NOTES TO CONDENSED FINANCIAL STATEMENTS

(1)
BASIS OF PRESENTATION

Pursuant to rules and regulations of the SEC, the unconsolidated condensed financial statements of Black Hills Corporation do not reflect all of the information and notes normally included with financial statements prepared in accordance with GAAP.  Therefore, these condensed financial statements should be read in conjunction with the consolidated financial statements and related notes included in this Annual Report on Form 10-K.

Non-cash dividends paid to Black Hills Corporation (the Parent) from its subsidiaries were $225.0 million, $225.0 million and $0 million during 2009, 2008 and 2007.

(2)
NOTES PAYABLE

Black Hills Corporation had a committed line of credit with various banks totaling $525.0 million at December 31, 2009 and 2008, respectively.  Our credit line is a revolving credit facility, which expires May 4, 2010.  The lenders' commitments under this credit facility were increased from $400.0 million to $525.0 million in July 2008.  We had $164.5 million of borrowings and $44.8 million of letters of credit and $321.0 million of borrowings and $60.7 million of letters of credit issued under the facility at December 31, 2009 and 2008, respectively.  The cost of borrowings or letters of credit issued under the facility is determined based on our credit ratings.  At our current ratings levels, the facility has an annual facility fee of 17.5 basis points, and has a borrowing spread of 70 basis points over LIBOR (which equates to a 0.93% one-month borrowing rate as of December 31, 2009).  We have no compensating balance requirements associated with this credit facility.

(3)
LONG-TERM DEBT

Long-term debt outstanding at December 31 is as follows (in thousands):

2009
2008
Senior unsecured notes at 6.5% due 2013
$ 225,000 $ 225,000
Unamortized discount on notes due 2013
(99 ) (128 )
Senior unsecured notes at 9.0% due 2014
250,000 -
Total senior unsecured notes
$ 474,901 $ 224,872

Scheduled maturities of long-term debt, excluding amortization of premium or discount, for the next five years are:  $225.0 million in 2013 and $250.0 million in 2014.
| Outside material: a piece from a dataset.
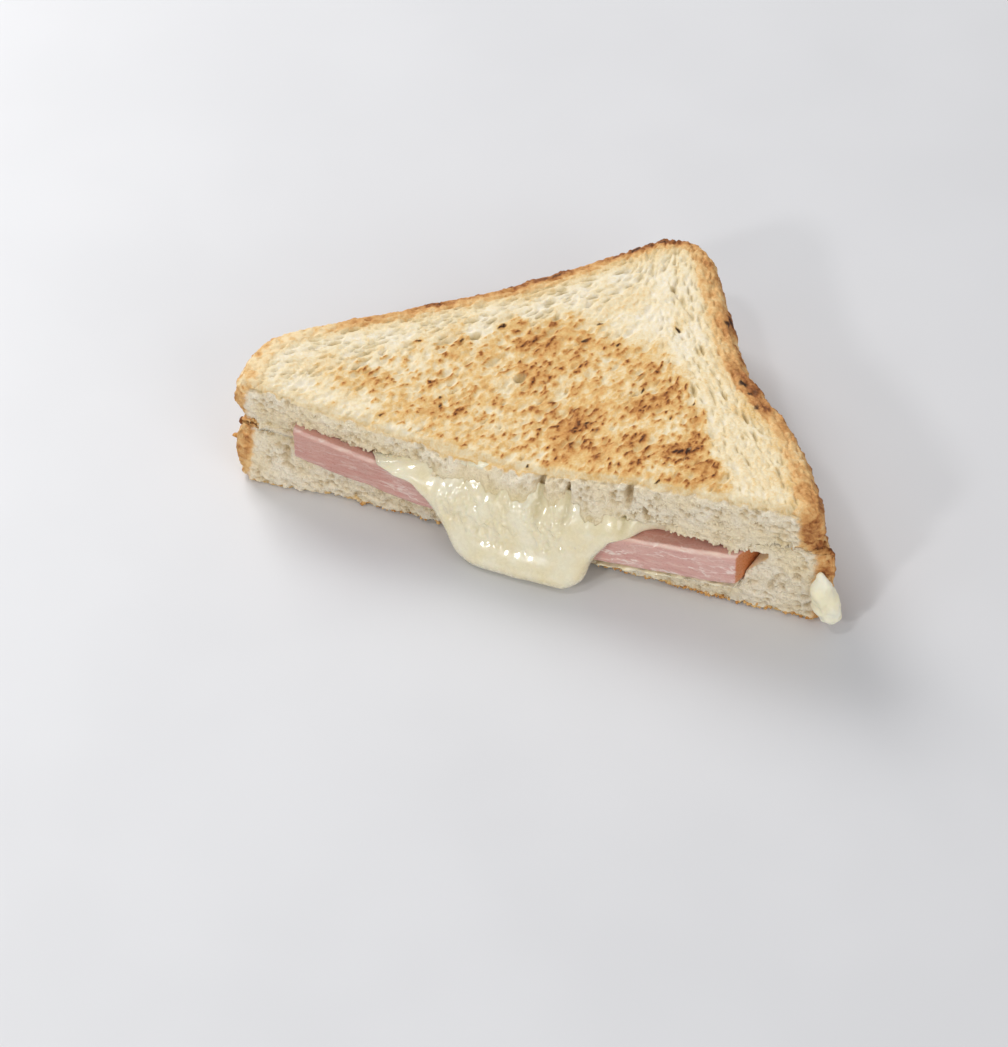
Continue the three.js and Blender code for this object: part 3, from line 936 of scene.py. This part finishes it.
def melted(node, name, seed, rounds, triangles, swell=0.0, bumps=0.0, ragged=0.0, taper=0.0):
    """A piece of melted cheese: slow runs, small wet bumps, a ragged outline and a wider foot."""
    piece = copy_of(node, name, voxel=FILLING_VOXEL, rounds=rounds)
    places, ways = places_of(piece), ways_of(piece)
    x, y, z = places.T
    runs = lumps(places, 4.5, seed, 1, (1, 2.5, 2.5))
    broad = lumps(places, 9, seed + 1, 2)
    wet = lumps(places, 2.0, seed + 2, 2, (1, 1, 1.5))
    patch = smooth(-0.5, 0.1, lumps(places, 6.0, seed + 3, 2))
    middle = smooth(0.25, 0.6, bell(x, -4, 22) * bell(z, 17, 7)) * patch
    folds = sum(strength * bell(x, at, width) for at, width, strength in CHEESE_FOLDS)
    ripple = lumps(places, 0.9, seed + 6, 1, (1, 1, 1.6))
    push = swell + 0.25 * broad + 0.2 * runs * smooth(-2, 6, z) + bumps * middle * (wet + 0.32 * ripple)
    push += ragged * (lumps(places, 4.5, seed + 4, 2) + 0.25 * lumps(places, 1.6, seed + 5, 2))
    push -= 0.9 * folds * smooth(14, 24, z) + 0.8 * smooth(-35, -42, x)
    out = smooth(-5, -8, y) * bell(x, 0, 24)
    push += out * (1.4 * bell(z, 5, 3.5) - 1.6 * bell(z, 13, 5))
    moved = places + ways * push[:, None]
    stem = moved[:, :2].mean(0) - (3.4 * taper, 0)
    share = (z - z.min()) / (z.max() - z.min())
    moved[:, :2] = stem + (moved[:, :2] - stem) * (1 + taper * (0.5 - share))[:, None]
    moved[:, 1] += 2.3 * smooth(18, 26, z) * smooth(-0.5, -2.5, y) * smooth(-36, -24, x) * smooth(26, 12, x)
    moved[:, 2] = np.maximum(moved[:, 2], 0.3)
    # Painted shade down the folds, and painted contact shadow along the lower rim of the foot.
    paint(piece, crease=np.clip(0.8 * folds * smooth(16, 24, z) + 0.4 * out * smooth(4, 1, z), 0, 1))
    move_to(piece, moved)
    thin_to(piece, triangles)
    return piece


# ---------------------------------------------------------------- crumbs


def scattered_on(piece, wanted, count, seed, near):
    """Places picked by chance from the points of a piece where a mask is on, a little off its surface."""
    picked = np.random.default_rng(seed).choice(np.flatnonzero(wanted), count, replace=False)
    return places_of(piece)[picked] + near * ways_of(piece)[picked]


def crumbs_on(piece, wanted, name, sizes, seed, near, toast, white):
    """Small torn crumbs on another piece, as one piece: each a lumpy ball pressed out of shape."""
    chance = random.Random(seed + 1)
    heap = bmesh.new()
    for place, size in zip(scattered_on(piece, wanted, len(sizes), seed, near), sizes):
        turn = Matrix.Rotation(chance.uniform(0, 6.3), 4, Vector([chance.gauss(0, 1) for _ in range(3)]))
        squash = Matrix.Diagonal([chance.uniform(0.6, 1.3) * size * MM for _ in range(3)] + [1])
        at = Matrix.Translation((Vector(place) + Vector(CUT_MIDDLE)) * MM)
        ball = bmesh.ops.create_icosphere(heap, subdivisions=2, radius=1, matrix=at @ turn @ squash)
        middle = at.to_translation()
        for vert in ball["verts"]:
            lump = noise.fractal(vert.co / (0.9 * size * MM) + Vector((seed + 1, 0, 0)), 1.0, 2.0, 2)
            vert.co = middle + (vert.co - middle) * (1 + 0.55 * lump)
            vert.co.z = max(vert.co.z, 0.0)
    crumbs = put_in_scene(heap, name)
    count = len(crumbs.data.vertices)
    shades = np.repeat([chance.uniform(-0.5, 0.5) for _ in sizes], count // len(sizes))
    paint(
        crumbs,
        toast=np.clip(toast + 0.5 * shades * toast, 0, 1),
        crumb=np.full(count, white),
        **dict.fromkeys(("crust", "pit", "burnt", "greasy"), np.zeros(count)),
        baked=0.2 * shades,
    )
    crumbs.data.shade_smooth()
    return crumbs


# ---------------------------------------------------------------- stage


def studio():
    """A plain pale floor, soft studio light and the camera."""
    ground = bmesh.new()
    bmesh.ops.create_grid(ground, x_segments=2, y_segments=2, size=2.5)
    floor = put_in_scene(ground, "floor")
    material, tree, shader = new_material("pale_floor")
    clouds = between(tree, speckle(tree, 60.0, 2.0), 0.3, 0.7)
    shade = blend(tree, clouds, rgb(222, 222, 224), rgb(219, 219, 221))
    feed(tree, shader, {"Base Color": shade, "Roughness": 0.45})
    floor.data.materials.append(material)

    scene = bpy.context.scene
    world = bpy.data.worlds.new("studio")
    world.use_nodes = True
    feed(world.node_tree, world.node_tree.nodes["Background"], {0: (0.97, 0.98, 1.0, 1.0), 1: 0.37})
    scene.world = world

    for name, at, size, power in LAMPS:
        light = bpy.data.lights.new(name, "AREA")
        light.size, light.energy = size, power
        lamp = bpy.data.objects.new(name, light)
        lamp.location = at
        lamp.rotation_mode = "QUATERNION"
        lamp.rotation_quaternion = (Vector(LAMPS_FACE) - Vector(at)).to_track_quat("-Z", "Y")
        bpy.context.collection.objects.link(lamp)

    lens = bpy.data.cameras.new("camera")
    lens.sensor_width = CAMERA_SENSOR
    lens.lens = CAMERA_LENS
    lens.clip_start, lens.clip_end = 0.05, 20.0
    camera = bpy.data.objects.new("camera", lens)
    turn = Matrix(CAMERA_WAYS).transposed().to_4x4()
    camera.matrix_world = Matrix.Translation(CAMERA_AT) @ turn
    bpy.context.collection.objects.link(camera)
    scene.camera = camera
    scene.view_settings.view_transform = "Standard"


# ---------------------------------------------------------------- putting it together

browning, crumb, crust = browning_group(), crumb_group(), crust_group()
toasted_top = bread_material("toasted_bread_top", browning, crumb, crust)
toasted_bottom = bread_material("toasted_bread_bottom", browning, crumb, crust)

top_slice = bread_slice(
    "bread_top",
    "toasted_top_slice",
    seed=3,
    griddled_up=True,
    long_holes=TORN_TOP,
    triangles=196000,
    torn=TORN_FACE,
    blisters=BLISTERS,
)
finish_piece(top_slice, toasted_top, "toasted_bread_top", "bread_top")
bottom_slice = bread_slice(
    "bread_bottom",
    "toasted_bottom_slice",
    seed=23,
    griddled_up=False,
    long_holes=TORN_BOTTOM,
    triangles=190000,
)
finish_piece(bottom_slice, toasted_bottom, "toasted_bread_bottom", "bread_bottom")

finish_piece(ham_slab("ham_slab", triangles=110000), ham_material(), "cooked_ham", "ham")

chance = random.Random(71)

# Pale crumbs along the top slice's torn lower lip, where it hangs over the ham.
(x, y, z), (_, back, up) = places_of(top_slice).T, ways_of(top_slice).T
over_ham = (x < -20) & (x > -63) | (x > 26) & (x < 62)
hanging = over_ham & (y < 1) & (up < -0.3) & (back < -0.3)
sizes = [chance.uniform(0.25, 0.6) for _ in range(90)]
fringe = crumbs_on(top_slice, hanging, "crumb_fringe", sizes, seed=72, near=0.1, toast=0.15, white=1.0)
finish_piece(fringe, toasted_top, "toasted_bread_top")

# Browned crumbs along the bottom slice's lower edge.
(x, y, z), (across, back, _) = places_of(bottom_slice).T, ways_of(bottom_slice).T
low_edge = (x > -48) & (y < 1) & (z < 1.8) & (back < -0.35)
sizes = [chance.uniform(0.2, 0.5) for _ in range(220)]
browned = crumbs_on(
    bottom_slice, low_edge, "browned_crumbs", sizes, seed=75, near=0.05, toast=0.55, white=0.0
)
finish_piece(browned, toasted_bottom, "toasted_bread_bottom")

# A few burnt flakes on the bottom slice's left end.
left_end = (across < -0.75) & (back < 0.3) & (z > 7) & (z < 14) & (x < -76)
sizes = [1.4, 1.1, 0.8, 0.6, 0.5]
flakes = crumbs_on(bottom_slice, left_end, "burnt_flakes", sizes, seed=78, near=0.3, toast=0.72, white=0.0)
finish_piece(flakes, toasted_bottom, "toasted_bread_bottom")

melted_look = cheese_material("melted_cheese", rgb(246, 237, 208), rgb(240, 226, 186), gloss=0.2, wet=1.0)
ivory_look = cheese_material("soft_cheese", rgb(255, 249, 226), rgb(253, 241, 206), gloss=0.36, wet=0.35)
tongue = melted(
    "cheese_upper",
    "cheese_tongue",
    seed=41,
    rounds=90,
    triangles=120000,
    swell=0.6,
    bumps=0.95,
)
finish_piece(tongue, melted_look, "melted_cheese", "cheese_upper")
under_ham = melted(
    "cheese_lower",
    "cheese_under_ham",
    seed=51,
    rounds=6,
    triangles=30000,
    swell=-0.25,
    bumps=0.1,
    ragged=0.8,
)
finish_piece(under_ham, melted_look, "melted_cheese", "cheese_lower")
corner = melted(
    "cheese_corner",
    "cheese_on_corner",
    seed=61,
    rounds=18,
    triangles=30000,
    ragged=1.0,
    taper=0.4,
)
finish_piece(corner, ivory_look, "soft_cheese", "cheese_corner")

studio()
Certain debt instruments of the Company contain restrictions and covenants, all of which we were in compliance with at December 31, 2009.

218



(4)
GUARANTEES

We have entered into various agreements providing financial or performance assurance to third parties on behalf of certain of our subsidiaries.  The agreements include guarantees of debt obligations, contractual performance obligations and indemnification for reclamation and surety bonds.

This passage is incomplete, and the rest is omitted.